- [Problem description]: Write out the listing in full, matching it word for word.

++++++

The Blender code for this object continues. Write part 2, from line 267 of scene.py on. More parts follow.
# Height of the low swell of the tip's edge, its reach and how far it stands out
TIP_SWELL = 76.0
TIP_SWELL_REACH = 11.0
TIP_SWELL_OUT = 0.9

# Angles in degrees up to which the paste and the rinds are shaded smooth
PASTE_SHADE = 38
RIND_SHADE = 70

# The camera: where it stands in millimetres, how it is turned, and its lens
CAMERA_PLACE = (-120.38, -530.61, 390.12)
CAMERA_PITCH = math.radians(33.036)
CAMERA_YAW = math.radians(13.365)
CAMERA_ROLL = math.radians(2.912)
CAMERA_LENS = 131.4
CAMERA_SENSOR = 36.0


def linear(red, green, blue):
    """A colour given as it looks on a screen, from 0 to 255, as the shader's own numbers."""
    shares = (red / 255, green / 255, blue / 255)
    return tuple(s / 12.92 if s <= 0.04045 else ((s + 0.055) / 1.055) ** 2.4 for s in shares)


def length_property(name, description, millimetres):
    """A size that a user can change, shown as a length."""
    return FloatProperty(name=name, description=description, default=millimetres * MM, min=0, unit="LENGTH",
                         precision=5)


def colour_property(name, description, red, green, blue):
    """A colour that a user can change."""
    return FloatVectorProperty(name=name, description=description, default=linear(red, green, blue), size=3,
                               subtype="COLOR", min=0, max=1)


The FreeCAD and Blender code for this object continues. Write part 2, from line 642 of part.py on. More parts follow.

++++++

- [Reply]:
The Blender code for this object continues. Write part 2, from line 267 of scene.py on. More parts follow.
# Height of the low swell of the tip's edge, its reach and how far it stands out
TIP_SWELL = 76.0
TIP_SWELL_REACH = 11.0
TIP_SWELL_OUT = 0.9

# Angles in degrees up to which the paste and the rinds are shaded smooth
PASTE_SHADE = 38
RIND_SHADE = 70

# The camera: where it stands in millimetres, how it is turned, and its lens
CAMERA_PLACE = (-120.38, -530.61, 390.12)
CAMERA_PITCH = math.radians(33.036)
CAMERA_YAW = math.radians(13.365)
CAMERA_ROLL = math.radians(2.912)
CAMERA_LENS = 131.4
CAMERA_SENSOR = 36.0


def linear(red, green, blue):
    """A colour given as it looks on a screen, from 0 to 255, as the shader's own numbers."""
    shares = (red / 255, green / 255, blue / 255)
    return tuple(s / 12.92 if s <= 0.04045 else ((s + 0.055) / 1.055) ** 2.4 for s in shares)


def length_property(name, description, millimetres):
    """A size that a user can change, shown as a length."""
    return FloatProperty(name=name, description=description, default=millimetres * MM, min=0, unit="LENGTH",
                         precision=5)


def colour_property(name, description, red, green, blue):
    """A colour that a user can change."""
    return FloatVectorProperty(name=name, description=description, default=linear(red, green, blue), size=3,
                               subtype="COLOR", min=0, max=1)


The FreeCAD and Blender code for this object continues. Write part 2, from line 642 of part.py on. More parts follow.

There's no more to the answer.